OSA's own library has a rich collection of books, periodicals and microfilms published in the region and in the West. Some of the subcollections are unique of their kind, such as the Russian press collection from the perestroika period, the collection of Polish samizdat publications, the documentation of the Prague Spring or the diplomatic and intelligence documentation of the CIA and the US Foreign Department. OSA's library is the only place in Central and Eastern Europe where the Wiener Library collection of documents on the Nazi movement and the history of European Jews from 1930-1960 is accessible.
The Archives teaches archival courses, runs public programs, organizes film screenings and exhibitions for-and with the active participation of-the CEU community. Students are encouraged to delve into the holdings to find research subjects for their theses, to identify materials for research publications, to prepare research papers and thematic guides (Research Information Papers) for the Archives, and also to apply for student internships with OSA. As interns, they can participate in the processing work, obtaining hands-on experience of using primary resources in research, and gaining an insight into the process of setting up exhibitions.
Research in the Archives is free and open to anyone both on-site, in the Research Room located next to the CEU Library, and off-site, through the Internet. Whether on- or off-site, OSA provides copying services in different formats, such as photocopies, videotape and audiotape copies as well as photographs.
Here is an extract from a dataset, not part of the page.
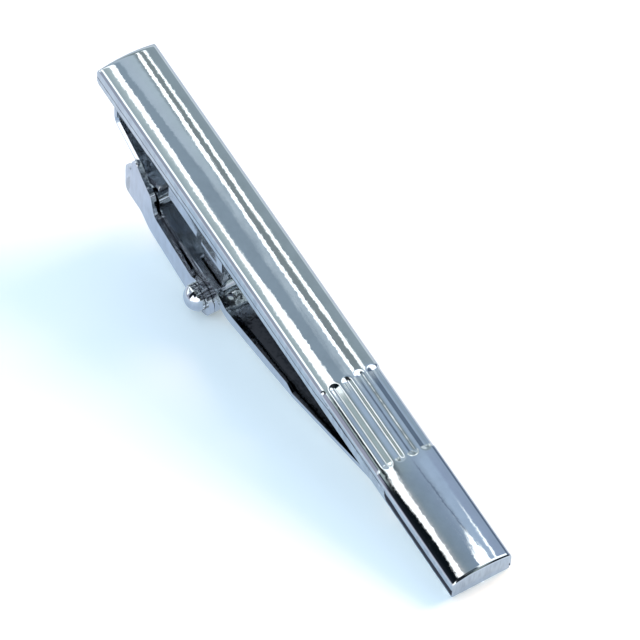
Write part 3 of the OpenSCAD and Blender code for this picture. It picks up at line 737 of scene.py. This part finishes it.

The Research Room, which is equipped with computers and microfilm
readers, has the complete set of finding aids and a wide selection of
handbooks and journals on open shelves. This is also where OSA's video
library is housed. Consultations with the staff of OSA can be requested
personally at the reception of the Archives (Oktober 6 building, second
floor), by phone, fax or e-mail during the opening hours of the Research
Room (9.30 a.m.-4.30 p.m. on weekdays).